Until you’re on solid ground with your business, keep your day job. If you have a full-time job and have your business as a side hustle, keep your job until you can strike out on your own. And when you make that decision to start your company, fully commit to it. At every step of the process, it’s important to network with other people. Don’t stay only in your community; there’s a big world out there. Get out of your comfort zone and meet other people.
Learning English fluently is very important. Join groups like Toastmasters that can help you speak more clearly, especially if you have a heavy accent and it is difficult for people to understand you. It is a national organization with numerous chapters around the world. Or, if your English is not good, take some “English as a Second Language” classes; most are free or low cost. If that doesn’t work, get a trusted person or pay a professional to interpret for you and/or tutor you.
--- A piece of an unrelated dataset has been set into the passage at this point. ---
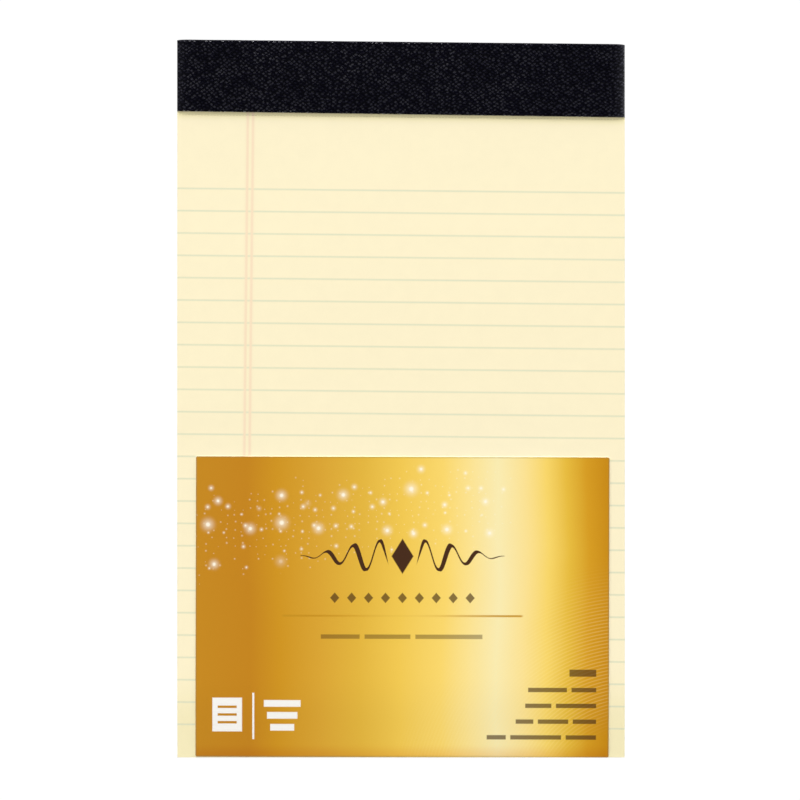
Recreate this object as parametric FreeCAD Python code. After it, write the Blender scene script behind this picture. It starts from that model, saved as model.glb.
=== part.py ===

Finally, replicate good ideas from your home country. If there is something to which you are accustomed to in your country that you cannot find here, that’s a ready-made business opportunity for you. Re-create that idea here. For example, Black Cake (fruit cake) is a staple in Jamaica. In the ‘70s, I could not get a black cake until my family made it at Christmas time. Then, bakeries started to pop up featuring Jamaican products, and I could purchase black cake every day if I wanted to. It was not a new idea—just a new idea in this country.
In summary, I think immigrants truly are the backbone of America. We make this country great over and over again—from slavery through to today’s technology boom. As long as we know who we are, and remember why we are in this country, and why our parents made such sacrifices to move here, we are unstoppable. Within all people, regardless of their nationality, there are going to be positive influences as well as negative ones.